Thermal protection is also crucial. Each re-entry vehicle must withstand extreme temperatures generated during atmospheric re-entry without compromising its trajectory or functionality.
The successful execution of Mission Divyastra indicates that these challenges have been addressed to a significant degree.
Regional and Global Context
Before this test, MIRV capability was limited to a small group of countries. India’s entry into this category reflects a shift in its technological and strategic position.
Regionally, the development introduces a new layer of complexity into deterrence dynamics. It alters how adversaries assess risk, defense planning, and response strategies.
Globally, it signals that advanced missile technologies are no longer confined to a narrow group of states. It also raises broader questions about the future of missile defense systems and arms control frameworks.
A Structural Shift, Not a Single Event
Mission Divyastra should not be viewed as an isolated test. It represents the culmination of decades of research in missile technology, nuclear science, and systems engineering.
More importantly, it marks a transition in how capability is structured. The focus is no longer only on range or payload, but on flexibility, survivability, and precision.
In this sense, the mission reflects a broader evolution in strategic thinking. It aligns technological development with doctrinal requirements, ensuring that capability supports policy rather than existing in isolation.
Conclusion in Context
Mission Divyastra stands as a defining development in India’s strategic trajectory. It demonstrates a shift from foundational capability to advanced deployment systems.
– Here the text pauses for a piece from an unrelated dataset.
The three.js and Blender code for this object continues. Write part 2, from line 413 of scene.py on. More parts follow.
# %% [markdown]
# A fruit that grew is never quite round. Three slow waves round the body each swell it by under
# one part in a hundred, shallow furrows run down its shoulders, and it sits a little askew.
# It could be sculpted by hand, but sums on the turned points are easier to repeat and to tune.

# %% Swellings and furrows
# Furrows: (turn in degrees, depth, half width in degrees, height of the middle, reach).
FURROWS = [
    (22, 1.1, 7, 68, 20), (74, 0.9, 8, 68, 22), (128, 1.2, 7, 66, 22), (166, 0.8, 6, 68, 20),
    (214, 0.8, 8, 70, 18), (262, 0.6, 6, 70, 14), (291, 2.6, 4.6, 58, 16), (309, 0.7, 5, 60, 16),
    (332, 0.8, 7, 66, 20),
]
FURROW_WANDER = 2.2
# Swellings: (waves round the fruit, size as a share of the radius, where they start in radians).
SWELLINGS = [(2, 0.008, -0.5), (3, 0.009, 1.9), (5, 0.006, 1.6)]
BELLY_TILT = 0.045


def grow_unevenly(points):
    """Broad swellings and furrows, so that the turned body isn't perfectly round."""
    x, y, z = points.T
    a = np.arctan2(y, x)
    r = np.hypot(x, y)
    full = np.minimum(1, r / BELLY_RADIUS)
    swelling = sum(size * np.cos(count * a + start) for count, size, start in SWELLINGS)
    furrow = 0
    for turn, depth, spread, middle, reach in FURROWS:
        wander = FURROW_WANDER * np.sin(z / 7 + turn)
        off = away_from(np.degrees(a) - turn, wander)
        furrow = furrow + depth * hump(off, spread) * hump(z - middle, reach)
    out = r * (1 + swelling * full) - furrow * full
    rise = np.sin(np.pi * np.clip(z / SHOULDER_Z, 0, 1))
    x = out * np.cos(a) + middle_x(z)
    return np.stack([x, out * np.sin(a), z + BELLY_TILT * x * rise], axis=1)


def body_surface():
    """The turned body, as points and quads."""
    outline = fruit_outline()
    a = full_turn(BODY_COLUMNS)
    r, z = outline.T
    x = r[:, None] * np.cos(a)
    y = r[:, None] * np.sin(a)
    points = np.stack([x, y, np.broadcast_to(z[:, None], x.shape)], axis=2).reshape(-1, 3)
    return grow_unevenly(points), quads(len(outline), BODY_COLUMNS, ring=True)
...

The integration of MIRV technology into Agni-5 reshapes both operational capability and strategic signaling. It reinforces deterrence, enhances efficiency, and introduces a higher level of complexity into regional security calculations.
As with earlier milestones in India’s nuclear and missile programs, its full impact will unfold over time. What remains clear is that the test marks a new phase, where capability is measured not just by possession, but by sophistication and adaptability.